Once everything is tight (make sure your bit is tight or the damn thing will make a hell of a mess) I set it in onto the vise and inside the guard and start cutting. I cut against the rotation of the bit. Seems easier to control.



Then just keep going around until you have the backside relieved to where you want it. Then you only have to finish filing that small portion of metal and not the entire guard thickness. I've done this on my last two guards and the fit is 100 times better than I could get before. If you have any questions or ideas I'd love to hear them. I've learned a lot from this site and thought I should add a little something.
 
I have at least three of the folded leather soft jaws next to my vice at home too. :D
 
Man, that's good thinking brother---I have been dealing with that issue and had been thinking about how I would learn to operate a mill if I got one. I HAVE a Dremel and this sounds like a great approach.

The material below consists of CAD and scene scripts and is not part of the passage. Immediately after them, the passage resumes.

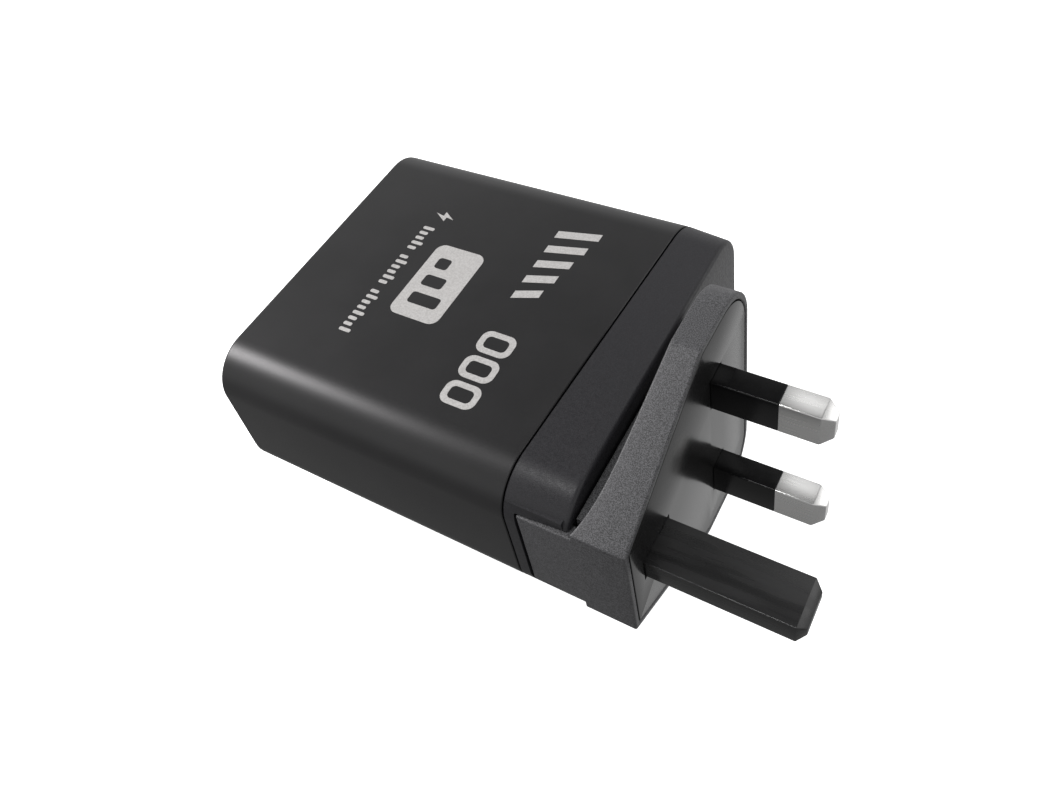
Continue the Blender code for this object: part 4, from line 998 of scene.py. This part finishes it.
def area_light(name, place, target, size, power, colour):
    lamp = bpy.data.lights.new(name, "AREA")
    lamp.shape = "RECTANGLE"
    lamp.size, lamp.size_y = size
    lamp.energy = power
    lamp.color = colour
    made = link(bpy.data.objects.new(name, lamp))
    place, target = Vector(place), Vector(target)
    made.location = place
    made.rotation_euler = (place - target).to_track_quat("Z", "Y").to_euler()


def make_world():
    """Studio tent: bright near the horizon, dimmer overhead, dim below on the near side."""
    world = bpy.data.worlds.new("studio")
    world.use_nodes = True
    tree = world.node_tree

    def node(kind, **settings):
        made = tree.nodes.new(kind)
        for key, value in settings.items():
            setattr(made, key, value)
        return made

    def mapped(source, low, high):
        made = node("ShaderNodeMapRange")
        made.inputs["From Min"].default_value = low
        made.inputs["From Max"].default_value = high
        tree.links.new(source, made.inputs["Value"])
        return made.outputs["Result"]

    split = node("ShaderNodeSeparateXYZ")
    tree.links.new(node("ShaderNodeTexCoord").outputs["Generated"], split.inputs["Vector"])
    ramp = node("ShaderNodeValToRGB")
    bar = ramp.color_ramp
    while len(bar.elements) < len(SKY_LEVELS):
        bar.elements.new(0.5)
    for element, (position, level) in zip(bar.elements, SKY_LEVELS):
        element.position = position
        element.color = (level, level, level, 1)
    tree.links.new(mapped(split.outputs["Z"], -1.0, 1.0), ramp.inputs["Fac"])
    far_low = node("ShaderNodeMath", operation="MULTIPLY")
    tree.links.new(mapped(split.outputs["Y"], *FAR_LOW_Y), far_low.inputs[0])
    tree.links.new(mapped(split.outputs["Z"], *FAR_LOW_Z), far_low.inputs[1])
    blend = node("ShaderNodeMix", data_type="RGBA")
    blend.inputs["B"].default_value = (FAR_LOW_LEVEL, FAR_LOW_LEVEL, FAR_LOW_LEVEL, 1)
    tree.links.new(far_low.outputs["Value"], blend.inputs["Factor"])
    tree.links.new(ramp.outputs["Color"], blend.inputs["A"])
    tree.links.new(blend.outputs["Result"], tree.nodes["Background"].inputs["Color"])
    bpy.context.scene.world = world
    bpy.context.scene.view_settings.view_transform = "Standard"


def make_studio():
    """The world, four lamps, and a broad ceiling that is left out of reflections."""
    make_world()
    for name, settings in LAMPS.items():
        area_light(name, *settings)
    sun = bpy.data.lights.new("ceiling", "SUN")
    sun.energy = CEILING_POWER
    sun.angle = radians(CEILING_SPREAD)
    ceiling = link(bpy.data.objects.new("ceiling", sun))
    ceiling.rotation_euler = (radians(CEILING_TILT), radians(CEILING_TILT), 0)
    ceiling.visible_glossy = False


def make_floor():
    """Pale floor that neither mirrors in the adapter nor lights it, as with a raised table."""
    graph = Graph("pale_floor")
    tone = graph.noise(80.0, 2.0)
    graph.join(graph.blend(graph.ramp(tone, 0, 1), (0.90, 0.90, 0.90), (0.93, 0.93, 0.93)),
               graph.shader.inputs["Base Color"])
    graph.set(Roughness=0.8, Emission_Color=(1, 1, 1, 1), Emission_Strength=0.9)
    data = bmesh.new()
    height = CAD_BOUNDS[0][2]
    for x, y in ((-1, -1), (1, -1), (1, 1), (-1, 1)):
        data.verts.new((x * FLOOR_HALF, y * FLOOR_HALF, height))
    data.faces.new(data.verts)
    mesh = bpy.data.meshes.new("floor")
    data.to_mesh(mesh)
    data.free()
    mesh.materials.append(graph.material)
    floor = link(bpy.data.objects.new("floor", mesh))
    floor.visible_glossy = False
    floor.visible_diffuse = False


# ---- everything ---------------------------------------------------------------------------------------
def main():
    make_camera()
    make_studio()
    make_floor()
    gloss = gloss_plastic()
    brass_look = metal("sheet_brass", (0.62, 0.42, 0.16), (0.78, 0.56, 0.24), 0.28)
    make_sleeve(satin_shell())
    make_end_cap(cap_texture())
    make_port_panel(gloss)
    make_usb_socket(metal("drawn_steel", (0.5, 0.5, 0.51), (0.62, 0.62, 0.63), 0.3), gloss,
                    metal("gold_contacts", (0.75, 0.53, 0.2), (0.85, 0.62, 0.26), 0.25))
    make_plug_shell(head_texture())
    make_pin_plate(plate_plastic())
    make_power_pins(plated_pin(), gloss)
    make_earth_pin(earth_pin_plastic())
    ink = print_ink()
    make_badge(ink)
    make_caption(ink)
    make_bolt(ink)
    make_stripes(ink)
    make_frames(ink)
    make_inner_looks(brass_look)


main()
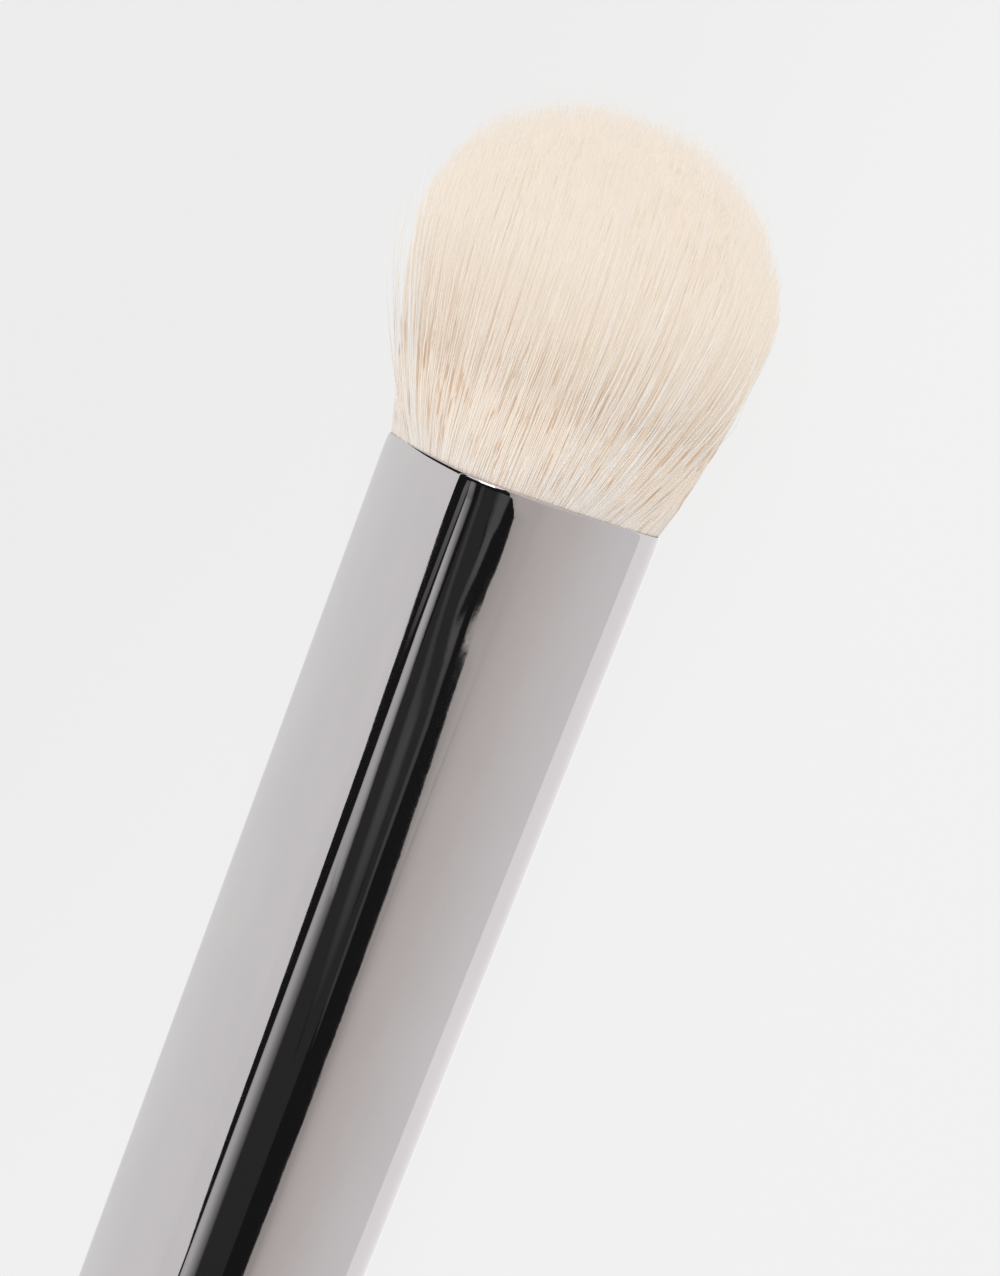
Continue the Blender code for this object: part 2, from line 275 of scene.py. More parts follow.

Thanks for the post man--Good stuff!
 
I tried a bunch of different burr bits and so far the smooth cut tapered bits work best. You want your slot tapered anyway for a press fit. This just helps with filing the taper.
 
I drill with a undersized bit from the top. Usually 3 or 4 holes. Flip and drill with a oversized drill. Connect as usual, ect I'm thinking about getting a mill😜 Might have to try the tapered dremel thing.
 
That's sorta what I do. I drill 3-4 holes and connect the holes together. I tried to drill oversized holes from the back but I couldn't get it where I only had to file the 20thou or so. I'd love to get a mill eventually but until then I'll be sticking with the Dremel!
 
Great tip Nick. I might try that.

I don't have a mill yet either so this is the way I do it. I drill a hole at either end of the slot then connect the dots with a jeweler's saw. I have tried drilling a series of holes but I'm a dufus and usually get one or two out of line. So I get better control with just two holes and cutting the rest of the way by hand. On the back side I have done the larger drill thing and that works well for the most part. But here is the improvement I have found that works for me. If you use a regular drill bit and you drill next to or overlapping another hole, the bit will want to walk into the adjacent hole, or you bend the bit and possibly break it. But, if you use a Uni-Bit (step bit) it is much more stout and will not bend. It will not walk into the adjacent hole. It will drill where you put it. So you can overlap holes a bit. And since they are tapered (I use one of the wider bits) you can hog out a pretty wide channel at the point of entry while not extending too far into the hole. That coupled with a depth stop and you're golden. There will still be a little clean up of the remaining webbing but it's not bad with a file. It would be even quicker with a Dremel.